California residents keep calling 911 on coughing neighbors during coronavirus pandemic

California residents are calling the police on neighbors they hear coughing amid the coronavirus pandemic.

Riverside County police officers have seen their 15th instance of people reporting coughing neighbors to authorities, according to the Desert Sun. The Coachella Valley, Cathedral City, and Palm Springs departments have all been receiving calls from residents concerned their neighbors have the coronavirus because they heard them sneeze or cough.

Authorities are treating each call seriously and often send paramedics to the area if treatment is needed.
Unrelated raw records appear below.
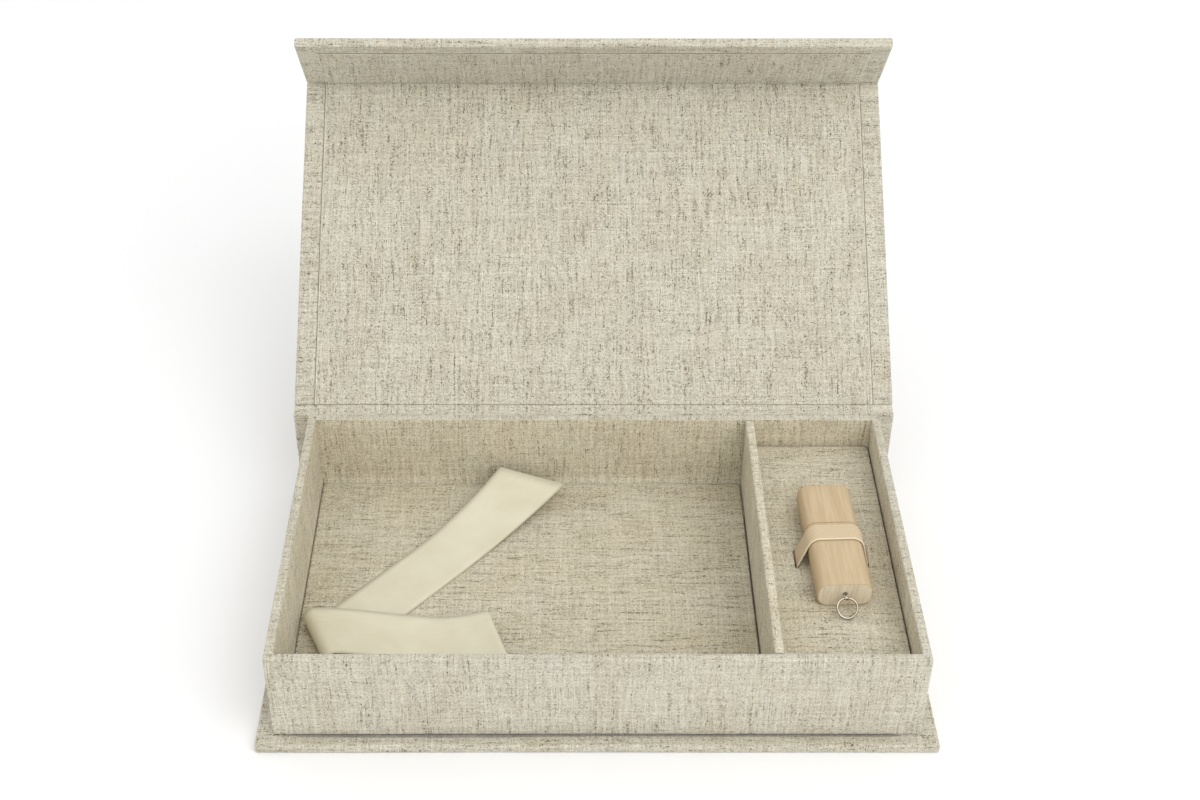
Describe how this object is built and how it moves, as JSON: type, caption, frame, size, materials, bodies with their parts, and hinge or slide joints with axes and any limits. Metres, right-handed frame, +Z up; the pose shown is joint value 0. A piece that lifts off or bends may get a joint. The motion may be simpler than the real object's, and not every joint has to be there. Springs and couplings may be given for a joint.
{
  "type": "photo storage box",
  "caption": "Linen-covered hinged box with a magnetic front flap, a divided tray with a lifting ribbon, and a wooden USB stick under an elastic band.",
  "frame": {"origin": "centre of the base board's underside, on the surface that the box stands on", "axes": "+Z up, +Y from the front edge to the spine, +X to the right as seen from the front"},
  "size_m": [0.258, 0.2774, 0.171],
  "materials": {
    "book_linen": "natural linen book cloth, matt",
    "lining_linen": "natural linen lining, matt",
    "greyboard": "bookbinder's greyboard, bare",
    "infill_paper": "infill paper",
    "cream_ribbon": "soft cotton ribbon",
    "beige_elastic": "ribbed elastic",
    "maple": "sanded maple",
    "plug_steel": "nickel-plated plug shell",
    "plug_plastic": "moulded plastic",
    "circuit_green": "circuit board",
    "contact_gold": "gilt contacts",
    "ring_steel": "bright wire",
    "magnet_nickel": "nickel-plated magnet",
    "plate_steel": "steel plate"
  },
  "bodies": {
    "tray": {"base_board": "greyboard", "spine_board": "greyboard", "case_cloth": "book_linen", "tray_bottom_board": "greyboard", "tray_front_board": "greyboard", "tray_back_board": "greyboard", "tray_left_board": "greyboard", "tray_right_board": "greyboard", "front_plates": "plate_steel", "tray_cloth": "book_linen", "divider_board": "greyboard", "divider_cloth": "book_linen", "floor_pad_card": "greyboard", "floor_pad_cloth": "lining_linen", "platform_card": "greyboard", "platform_cloth": "lining_linen", "platform_rails": "greyboard", "elastic_band": "beige_elastic", "ribbon": "cream_ribbon", "lid_hinge_cloth": "book_linen", "lid_hinge_liner": "lining_linen"},
    "lid": {"lid_board": "greyboard", "lid_cloth": "book_linen", "lid_infill": "infill_paper", "lid_liner": "lining_linen", "flap_hinge_cloth": "book_linen", "flap_hinge_liner": "lining_linen"},
    "flap": {"flap_board": "greyboard", "flap_magnets": "magnet_nickel", "flap_cloth": "book_linen", "flap_infill": "infill_paper", "flap_liner": "lining_linen"},
    "usb_stick": {"usb_body": "maple", "usb_plug": "plug_steel", "usb_collar": "plug_plastic", "usb_tongue": "plug_plastic", "usb_contacts": "contact_gold", "usb_circuit": "circuit_green", "screw_eye": "ring_steel"},
    "usb_cap": {"usb_cap": "maple"},
    "key_ring": {"key_ring": "ring_steel"}
  },
  "joints": [
    {"name": "lid_hinge", "type": "hinge", "parent": "tray", "child": "lid", "pos_m": [0, 0.07765, 0.0448], "axis": [1, 0, 0], "range_deg": [-48, 141.5], "deforming": ["lid_hinge_cloth", "lid_hinge_liner"]},
    {"name": "flap_hinge", "type": "hinge", "parent": "lid", "child": "flap", "pos_m": [0, 0.19578, 0.13841], "axis": [-1, 0, 0], "range_deg": [0, 95], "deforming": ["flap_hinge_cloth", "flap_hinge_liner"]},
    {"name": "stick_slide", "type": "slide", "parent": "tray", "child": "usb_stick", "axis": [0.0366, -0.9993, 0], "range_m": [0, 0.028]},
    {"name": "cap_pull", "type": "slide", "parent": "usb_stick", "child": "usb_cap", "axis": [-0.0366, 0.9993, 0], "range_m": [0, 0.025]},
    {"name": "ring_swing", "type": "hinge", "parent": "usb_stick", "child": "key_ring", "pos_m": [0.0963, -0.0305, 0.0359], "axis": [-0.9993, -0.0366, 0], "range_deg": [0, 115]}
  ]
}
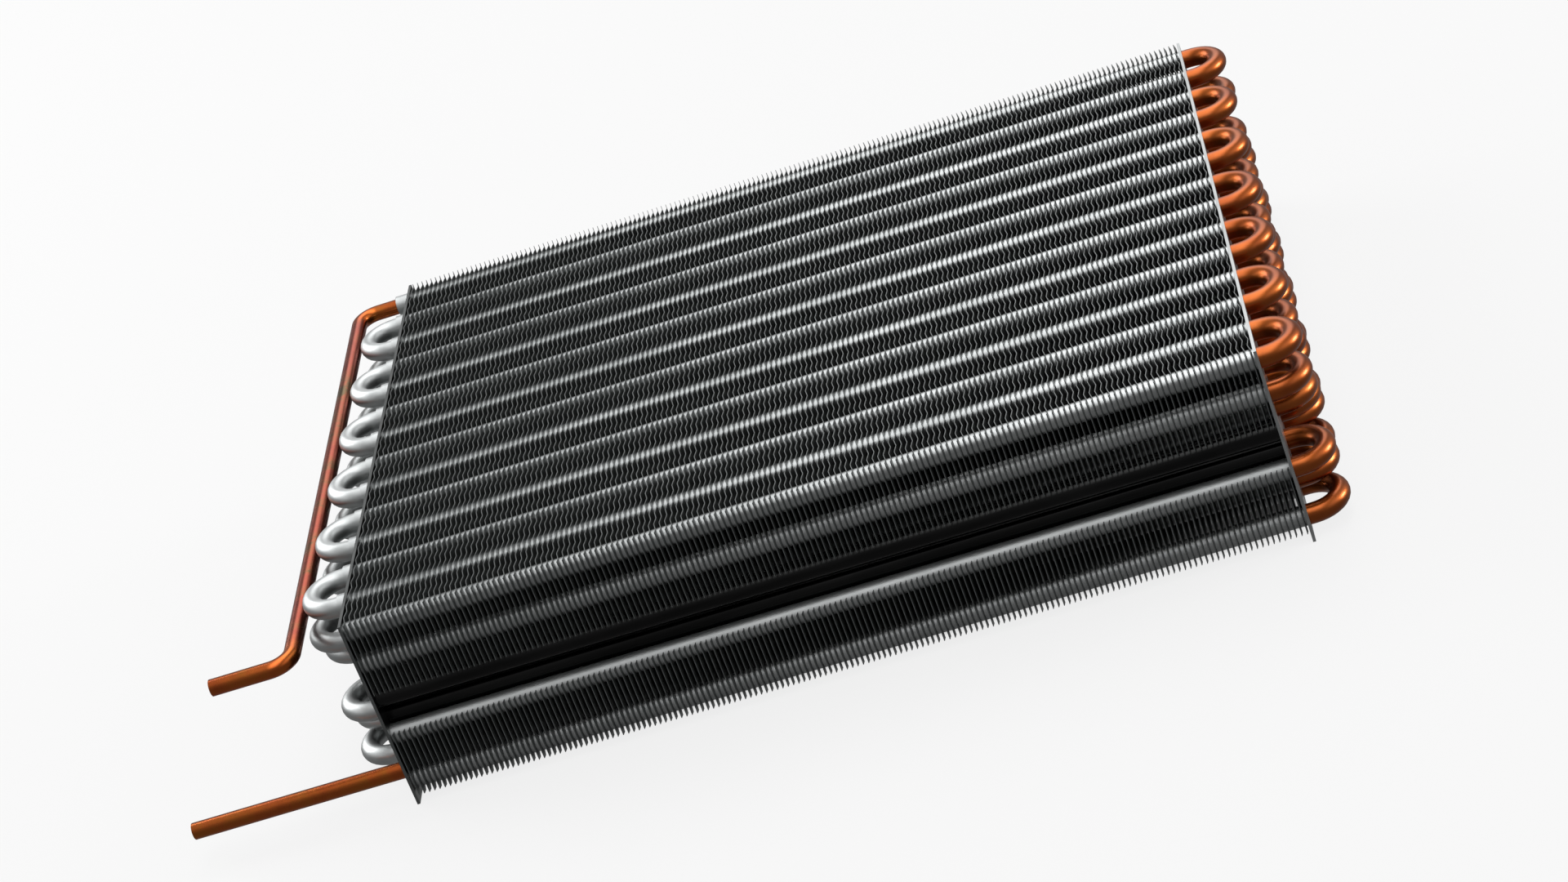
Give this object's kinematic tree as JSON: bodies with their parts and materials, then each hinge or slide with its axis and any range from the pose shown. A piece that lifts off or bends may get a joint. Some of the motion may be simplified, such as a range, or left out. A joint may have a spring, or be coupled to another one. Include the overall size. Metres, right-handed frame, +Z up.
{
  "type": "evaporator coil",
  "caption": "Fin-and-tube evaporator coil: two stacked fin packs on rows of tubes, copper hairpins at one end, silver return bends and inlet and outlet pipes at the other.",
  "frame": {"origin": "middle of the whole outline's footprint, at the level of the end plates' lower edges, which the coil stands on", "axes": "X along the tubes from the pipe end to the hairpin end, Y from the front face to the back face, Z up"},
  "size_m": [0.5206, 0.343, 0.093],
  "materials": {
    "fin": "thin rolled sheet, dark grey",
    "plate": "mill finish sheet",
    "tube": "drawn tube, smooth",
    "silver": "smooth silver-grey tube",
    "rod": "black sheathed rod",
    "copper": "smooth drawn copper",
    "pipe_copper": "drawn copper with a light tarnish"
  },
  "bodies": {
    "root": {"end_plate_left": "plate", "end_plate_right": "plate", "upper_fins": "fin", "lower_fins": "fin", "tubes_row_a": "tube", "tubes_row_b": "tube", "tubes_row_c": "tube", "tubes_row_e": "tube", "tubes_row_f": "tube", "tubes_row_g": "tube", "top_hairpin_1": "copper", "top_hairpin_2": "copper", "top_hairpin_3": "copper", "top_hairpin_4": "copper", "top_hairpin_5": "copper", "top_hairpin_6": "copper", "top_hairpin_7": "copper", "hairpins_row_b": "copper", "hairpins_row_c": "copper", "hairpins_row_e": "copper", "hairpins_row_f": "copper", "hairpins_row_g": "copper", "top_return_1": "silver", "top_return_2": "silver", "top_return_3": "silver", "top_return_4": "silver", "top_return_5": "silver", "top_return_6": "silver", "returns_row_b": "silver", "returns_row_c": "silver", "returns_row_e": "silver", "returns_row_f": "silver", "returns_row_g": "silver", "upper_rod": "rod", "lower_rod": "rod", "suction_pipe": "pipe_copper", "suction_collar": "silver", "liquid_pipe": "pipe_copper"}
  },
  "joints": []
}
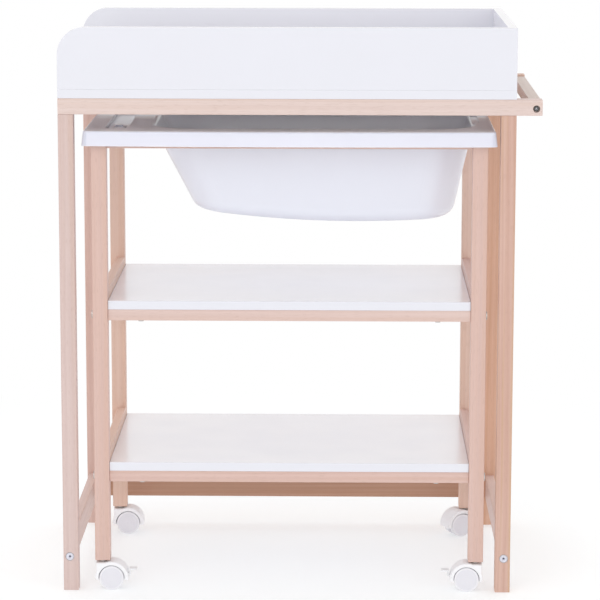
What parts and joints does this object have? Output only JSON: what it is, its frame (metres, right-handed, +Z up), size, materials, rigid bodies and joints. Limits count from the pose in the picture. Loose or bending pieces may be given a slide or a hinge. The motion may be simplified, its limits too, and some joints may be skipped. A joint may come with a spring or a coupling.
{
  "type": "changing table with bathtub",
  "caption": "Wooden baby changing table with a white tray, open at one end, a towel bar, and a trolley under it that carries shelves and a lift-off bath and rolls out on castors.",
  "frame": {"origin": "on the floor under the middle of the whole object's bounding box, with the trolley parked in the table", "axes": "+Z up, +X towards the end that has the towel bar, -Y towards the front, where the trolley rolls out"},
  "size_m": [0.8, 0.4946, 0.956],
  "materials": {
    "beech": "clear matt lacquer on planed beech",
    "dowel": "bare",
    "board": "white melamine on particle board",
    "bath_plastic": "glossy",
    "plug_plastic": "glossy",
    "castor_plastic": "satin",
    "wheel_plastic": "matt",
    "pedal_plastic": "satin",
    "steel": "zinc plated"
  },
  "bodies": {
    "table": {"table_leg_front_left": "beech", "table_leg_front_right": "beech", "table_leg_back_left": "beech", "table_leg_back_right": "beech", "table_rail_front": "beech", "table_rail_back": "beech", "table_rail_left": "beech", "table_rail_right": "beech", "stretcher_left": "beech", "stretcher_right": "beech", "stretcher_back": "beech", "towel_bar": "beech", "tray_base": "board", "tray_panel_front": "board", "tray_panel_back": "board", "tray_panel_right": "board", "table_dowels": "dowel", "stretcher_bolts": "steel", "towel_bar_bolts": "steel", "tray_screws": "steel"},
    "trolley": {"trolley_leg_front_left": "beech", "trolley_leg_front_right": "beech", "trolley_leg_back_left": "beech", "trolley_leg_back_right": "beech", "trolley_rail_lower_front": "beech", "trolley_rail_lower_back": "beech", "trolley_rail_lower_left": "beech", "trolley_rail_lower_right": "beech", "trolley_rail_upper_front": "beech", "trolley_rail_upper_back": "beech", "trolley_rail_upper_left": "beech", "trolley_rail_upper_right": "beech", "trolley_rail_head_front": "beech", "trolley_rail_head_back": "beech", "trolley_rail_head_left": "beech", "trolley_rail_head_right": "beech", "shelf_lower": "board", "shelf_upper": "board", "trolley_dowels": "dowel", "trolley_bolts": "steel", "shelf_screws": "steel", "castor_sockets": "castor_plastic", "castor_stems": "steel"},
    "castor_front_left": {"castor_hood_front_left": "castor_plastic", "castor_axle_front_left": "steel"},
    "wheels_front_left": {"castor_wheels_front_left": "wheel_plastic"},
    "pedal_front_left": {"brake_pedal_front_left": "pedal_plastic"},
    "castor_front_right": {"castor_hood_front_right": "castor_plastic", "castor_axle_front_right": "steel"},
    "wheels_front_right": {"castor_wheels_front_right": "wheel_plastic"},
    "pedal_front_right": {"brake_pedal_front_right": "pedal_plastic"},
    "castor_back_left": {"castor_hood_back_left": "castor_plastic", "castor_axle_back_left": "steel"},
    "wheels_back_left": {"castor_wheels_back_left": "wheel_plastic"},
    "castor_back_right": {"castor_hood_back_right": "castor_plastic", "castor_axle_back_right": "steel"},
    "wheels_back_right": {"castor_wheels_back_right": "wheel_plastic"},
    "bath": {"bathtub": "bath_plastic"},
    "plug": {"drain_plug": "plug_plastic"}
  },
  "joints": [
    {"name": "trolley_roll_out", "type": "slide", "parent": "table", "child": "trolley", "axis": [0, -1, 0], "range_m": [-0.05, 0.6]},
    {"name": "swivel_front_left", "type": "hinge", "parent": "trolley", "child": "castor_front_left", "pos_m": [-0.33375, -0.2145, 0.0474], "axis": [0, 0, 1], "range_deg": [-110, 110]},
    {"name": "roll_front_left", "type": "hinge", "parent": "castor_front_left", "child": "wheels_front_left", "pos_m": [-0.31875, -0.2145, 0.021], "axis": [0, -1, 0], "continuous": true},
    {"name": "brake_front_left", "type": "hinge", "parent": "castor_front_left", "child": "pedal_front_left", "pos_m": [-0.29355, -0.2145, 0.025], "axis": [0, -1, 0], "range_deg": [-12, 0]},
    {"name": "swivel_front_right", "type": "hinge", "parent": "trolley", "child": "castor_front_right", "pos_m": [0.29925, -0.2145, 0.0474], "axis": [0, 0, 1], "range_deg": [-110, 110]},
    {"name": "roll_front_right", "type": "hinge", "parent": "castor_front_right", "child": "wheels_front_right", "pos_m": [0.28425, -0.2145, 0.021], "axis": [0, 1, 0], "continuous": true},
    {"name": "brake_front_right", "type": "hinge", "parent": "castor_front_right", "child": "pedal_front_right", "pos_m": [0.25905, -0.2145, 0.025], "axis": [0, 1, 0], "range_deg": [-12, 0]},
    {"name": "swivel_back_left", "type": "hinge", "parent": "trolley", "child": "castor_back_left", "pos_m": [-0.33375, 0.157, 0.0474], "axis": [0, 0, 1], "continuous": true},
    {"name": "roll_back_left", "type": "hinge", "parent": "castor_back_left", "child": "wheels_back_left", "pos_m": [-0.31875, 0.157, 0.021], "axis": [0, -1, 0], "continuous": true},
    {"name": "swivel_back_right", "type": "hinge", "parent": "trolley", "child": "castor_back_right", "pos_m": [0.29925, 0.157, 0.0474], "axis": [0, 0, 1], "continuous": true},
    {"name": "roll_back_right", "type": "hinge", "parent": "castor_back_right", "child": "wheels_back_right", "pos_m": [0.28577, 0.15042, 0.021], "axis": [-0.4384, 0.8988, 0], "continuous": true},
    {"name": "bath_lift", "type": "slide", "parent": "trolley", "child": "bath", "axis": [0, 0, 1], "range_m": [0, 0.025]},
    {"name": "plug_lift", "type": "slide", "parent": "bath", "child": "plug", "axis": [0, 0, 1], "range_m": [0, 0.04]}
  ]
}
California Peace Officers Association President Neil Gallucci, however, warned that sending paramedics to a possibly infected patient’s house after a call from concerned neighbors raises the chances of first responders contracting the virus and spreading it to each other.

“If that happens enough, we worry about calls for service,” Gallucci said. ”We’re prepared to deal with issues that come up, but it’s a concern chiefs worry about.”

California has been a hotbed of the coronavirus outbreak. Johns Hopkins’s coronavirus tracker was reporting 870 confirmed cases in the state, with 16 deaths and zero recoveries as of Thursday morning.

Democratic Gov. Gavin Newsom said Wednesday evening that he had asked the Department of Defense to deploy the Navy’s Mercy hospital ship and two mobile hospitals to California to ready the state for an expected surge in cases.

“If you assume for every individual that’s contracted the virus that they impact two individuals and we have hospitalization rates as high as — in some instances, we model — 20%, that would require a broader surge capacity of our healthcare delivery system, north of 19,500 additional beds,” he said.